Now if cut became a really easily communicated and an easy to prove story (like with an ideal-scope) then a 60-70% discount is possible. Then my diamond stock will be worth loads more than I paid for it and I might retire to Florida with Rich and drink fine Aussie wine and nice west coast beer.
 

Mara

Super_Ideal_Rock
Joined
Oct 30, 2002
Messages
31,003
Rich, I got a big grin when I read your invitation to Florida. I just forgot to respond in same humor...bad bad me!!


On a serious note...

I agree that for the most part the industry will not change anytime soon...but it will be interesting to see what happens in the next 10/20/50 years. So far the general public is very responsive to heavy cut stones that may not display the best light return characteristics because they don't know any better. But I think as time goes on, with the further acceptance of the internet and other technologies that things may change, and for the better.

An interesting note is that my appraiser, in her big fat final document, noted that the diamond industry has been prey to falling prices due to the advent and further acceptance of the internet. People are becoming more educated, and asking more questions. It's forums such as this and DT and other educational websites like GOG etc that will help further along this enlightened era.

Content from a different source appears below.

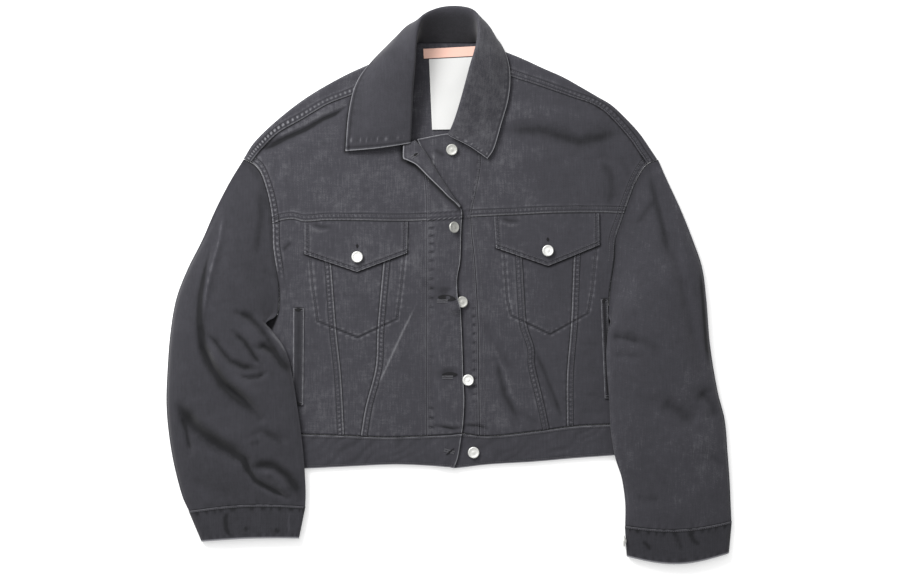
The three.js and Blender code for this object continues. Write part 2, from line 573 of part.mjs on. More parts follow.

There will always be the stones cut primarily for weight retention, but I look forward to the day when there is a more equal number of well cut, great symmetry stones showing excellent light return such as the 8* and ACA tweaked-faceted stones do. If right now the stones that we all see so much of on here makes up around 5% of what is out there, then I will watch for the day when it makes up 10% then 15% then 20% or more. If it doesn't happen....that is a misfortune..as there is the same money to be made by selling one stone vs another, if there would be a more educated and demanding public. Everyone would benefit, most especially the consumer who would get a 99.9% more excellent stone than the local mall would have had in the past.

But what happens remains to be seen. I'll be on the lookout...

 

newenglandgemlab

Shiny_Rock
Joined
Jan 16, 2003
Messages
316
Hi Mara,

I do whole heartedly believe that the internet is gong to effect the retail B & M diamond business big time in the near future and the consumer will reap the benefits-that is what makes this so great. I had given a presentation a few years back to my previous retail team to let them know what was going on. Most were in disbelief, but the pricing had been adjusted to be competitive and they continue to monitor it. I was constantly watching the internet because I had stones coming in for appraisals andI was curious. Maybe that is part of the reason why we started this company.

One note....as we all know the retail stres have been in a real slump for several years now, mostly because of the economy. But the internet diamond sales grew 75% percent lastyear....think that had anything to do with business in the B&M stores? I do

The educated consumer rules. I definitey am happy not being on the other side of the counter knowing the ammuntion the consumer may come in with!